Mickey Mouse Didn't Break Copyright Law — He Rewrote It
If you've ever assumed that creative works — books, songs, films — eventually become available for anyone to use, you're operating on a reasonable assumption. It's also one that the last century of American copyright law has steadily undermined.
The idea behind copyright is genuinely sensible: give creators a limited period of exclusive rights to profit from their work, then release it into the public domain so culture can build on it freely. That's not a fringe position. It's literally what the Founders wrote into the Constitution — "for limited Times" is the exact phrase.
The question is what "limited" means. And the answer, it turns out, has been renegotiated several times — almost always right before something valuable was about to expire.
Where Copyright Started
The first U.S. copyright law, passed in 1790, granted protection for 14 years, with the option to renew for another 14 if the creator was still alive. That's 28 years maximum. The logic was clear: give creators a window to benefit commercially, then let the work belong to everyone.
Over the following century, terms were gradually extended. By 1909, the maximum had grown to 56 years. Still bounded. Still recognizable as "limited."
Then came the twentieth century, Hollywood, and the music industry — and the math started changing in ways that weren't really about creators anymore.
The Extensions That Kept Coming
The Copyright Act of 1976 was a significant overhaul. It extended terms to the life of the author plus 50 years, or 75 years for works made for hire (like films produced by studios). That was already a substantial shift — from a fixed term to one that could stretch well past a century depending on how long the creator lived.
But the more notorious move came in 1998 with the Sonny Bono Copyright Term Extension Act, which added another 20 years across the board. Life of the author plus 70 years. Works for hire: 95 years from publication or 120 years from creation, whichever came first.
The timing was not subtle. At the time the law passed, the earliest Mickey Mouse cartoon — Steamboat Willie from 1928 — was approaching the end of its copyright protection under the existing rules. The extension kept it protected until 2024. Critics immediately dubbed the legislation the "Mickey Mouse Protection Act," a nickname that stuck precisely because it captured something true about who the law was serving.
(For the record: Steamboat Willie did finally enter the public domain on January 1, 2024 — though Disney retains trademark rights on Mickey Mouse's modern appearance, which is a separate and still very much active legal protection.)

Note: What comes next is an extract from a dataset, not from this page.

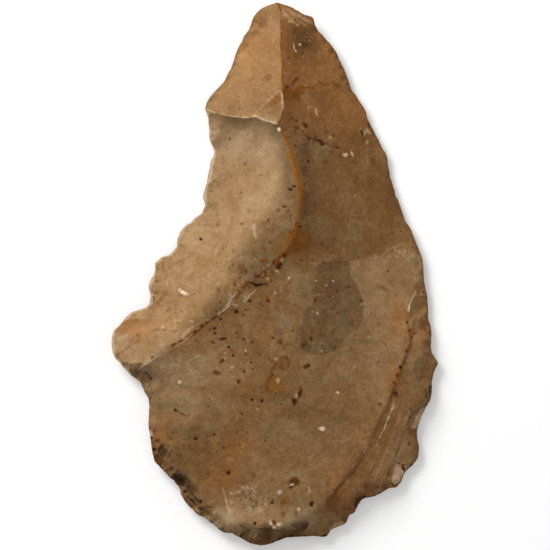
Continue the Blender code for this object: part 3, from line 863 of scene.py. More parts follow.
# %% Soil, dark marks and painted shade lines
DARK = {
    1: [(230, 139, 1), (245, 164, 1), (201, 239, 1.5, 1.4), (196, 438, 1.6, 1.3),
        (176, 410, 1.7, 1.1, -30), (244, 371, 1.2, 1.1), (236.5, 311.5, 1.8, 1.5, -30),
        (221, 319, 1, 1.1), (154, 449, 1.8, 1.6), (400, 367, 1.2, 1.8), (200.5, 501, 1.8),
        (201, 508, 1.6, 1.4), (280, 538, 2.4, 1.6), (325, 536, 2.6, 1.6), (320, 141.5, 1.9, 1.4, -35)],
    0.95: [(295, 401, 1.7, 3.6, -10)],
    0.9: [(229, 472, 2.2, 2, 20), (255, 522.5, 1.3, 1.2), (308, 162, 1.2, 1.1), (252, 399, 1.7, 1.6),
        (262, 400, 1.5), (229, 347, 1.4, 1.3), (244, 339, 1.3, 1.2), (215, 328, 1.7, 1.1),
        (151, 438, 1.8, 1.6), (157, 281.5, 1.1, 0.9), (315, 300, 1), (396, 394, 1.5, 2.4, 10),
        (311.5, 503, 1.6, 2.6, -30), (272, 502, 1.3, 1), (290, 190, 1.9, 1, -30), (300, 227, 1.4, 1.2),
        (250, 301, 1.5, 1.2), (323, 144.5, 1.3, 1.4), (289, 59, 0.9)],
    0.8: [(241, 193, 0.8), (239, 381, 1.6), (242, 413, 1.2, 1.1), (224, 447, 1.5, 1.1), (239.5, 444, 1),
        (223, 338.5, 3.4, 1.3, 8), (252, 342, 1.2), (233.5, 355, 1.3, 1.2), (251, 362, 1.1, 1),
        (215, 333, 1.3, 1.1), (213, 342, 1.2, 1.1), (293, 399, 1.6, 2), (309, 365, 1.2),
        (311, 338, 1, 1.6, 10), (304, 345, 1, 2.4, -40), (349, 287, 0.9), (337, 291, 0.9),
        (338, 302, 0.8), (361, 301, 0.9), (208, 506.5, 4.5, 0.6), (272, 534.5, 7, 1.3, 8),
        (294, 187, 1.8, 1, 20), (268, 221, 2, 1, 50), (279.5, 267.5, 1, 0.8), (309, 139, 1.1, 2),
        (315.5, 140.5, 2.1, 1.2)],
    0.75: [(300, 393, 1.6, 4.2, -18), (305, 126, 1.5, 2.9, 38)],
    0.7: [(222, 360.5, 2.4, 1.3, 40), (182, 413, 3.6, 0.6, -28), (237, 432, 0.8), (247, 432, 0.9, 0.8),
        (214, 434, 1, 1.2), (291, 486.5, 2.4, 1.2, 20), (306, 366, 2.4, 1.9, 35), (388, 271, 1),
        (272.5, 499, 0.8, 1), (295, 531, 6, 1.2, 5), (284, 207, 1.9, 1), (278, 211, 1.8, 1, 20),
        (242, 224, 1, 0.9), (287, 88, 2.4, 1.3, 25), (292, 119, 1.1, 1), (296.5, 121.5, 1.5, 0.9, 20),
        (332, 152.5, 0.8, 0.9), (362, 133, 0.9, 2, 25), (369, 125, 0.8, 2.2), (275, 447, 1)],
    0.6: [(217, 372.5, 3.8, 2, -20), (242, 429, 0.9), (200, 428, 0.9), (245.5, 354, 1.1, 1.2),
        (288, 212, 1.2, 0.8), (296.5, 128.5, 2.4, 1.4, -10), (303, 132, 1, 0.8), (323.5, 162.5, 1.2, 1),
        (326.5, 162.5, 1.3, 1.2), (221, 302, 1), (209, 406, 0.8)],
    0.5: [(409, 443, 1.5, 1.8)],
    0.4: [(331, 506, 3, 4, 20), (326, 133, 1.4, 1.6), (337, 86, 4, 1.8, -20), (219, 290, 1.6, 1.2),
        (212, 392, 0.7)],
    0.35: [(157, 329.5, 3.2, 1, 12)],
    0.3: [(165, 329.5, 2, 1), (175, 331, 2.4, 1, 10)],
    0.25: [(268.5, 78, 2.8, 3.4, -20)],
    0.15: [(261.7, 25.5, 3, 2.6)]}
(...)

What Public Domain Actually Means — and Why So Little Enters It
Public domain is the category of creative works that no longer carry copyright protection and can be freely used, reproduced, adapted, or built upon by anyone. Shakespeare is public domain. Most works published before 1928 in the U.S. are public domain. That's why you can find free versions of Pride and Prejudice on your e-reader.
The problem is that the pipeline into public domain has been dramatically slowed. Under the current system, a song written today by a 30-year-old artist won't enter the public domain until roughly 2165 — assuming no further extensions. A film produced by a studio this year is protected for 95 years.
For most of the twentieth century, works published between 1928 and 1977 existed in a complicated patchwork of rules depending on whether copyright was registered and renewed. Many works from that era are technically in the public domain because their owners didn't comply with renewal requirements — but figuring out which ones requires legal research that most individuals and small organizations can't easily afford.
The Lobbying Engine Behind the Law
Copyright extension doesn't happen in a vacuum. The 1998 act was supported by a coalition of entertainment industry groups — Disney, the Recording Industry Association of America, and others — who had significant financial interests in keeping valuable back catalogs under protection. The estates of deceased authors also lobbied in favor, which gave the effort a more sympathetic face than pure corporate interest.
Opponents, including a number of law professors and public interest advocates, argued that the extension benefited a tiny number of commercially valuable works at the expense of the public domain. Economist Lawrence Lessig took the case to the Supreme Court in Eldred v. Ashcroft (2003), arguing the extension was unconstitutional. The Court disagreed, 7–2, finding that Congress had the authority to define "limited times" as it saw fit — even if those times kept getting longer.
The dissenting justices noted, pointedly, that a term that can always be extended is functionally equivalent to a permanent monopoly.
The Assumption Worth Revisiting
Most people carry a rough mental model in which copyright is a fair, time-limited deal: creators get protected, then the public gets the work. That model isn't wrong in principle. It's just increasingly disconnected from how the law actually operates.
The 14-year term that the Founders had in mind is now a 95-to-170-year term depending on the circumstances. Works that would have entered the public domain decades ago are still locked up. And the extensions have followed a consistent pattern — arriving just in time to prevent specific, commercially valuable properties from becoming free.
Mickey Mouse eventually crossed the line. But the law he helped reshape is still very much in place — and the next extension conversation is probably already underway somewhere on Capitol Hill.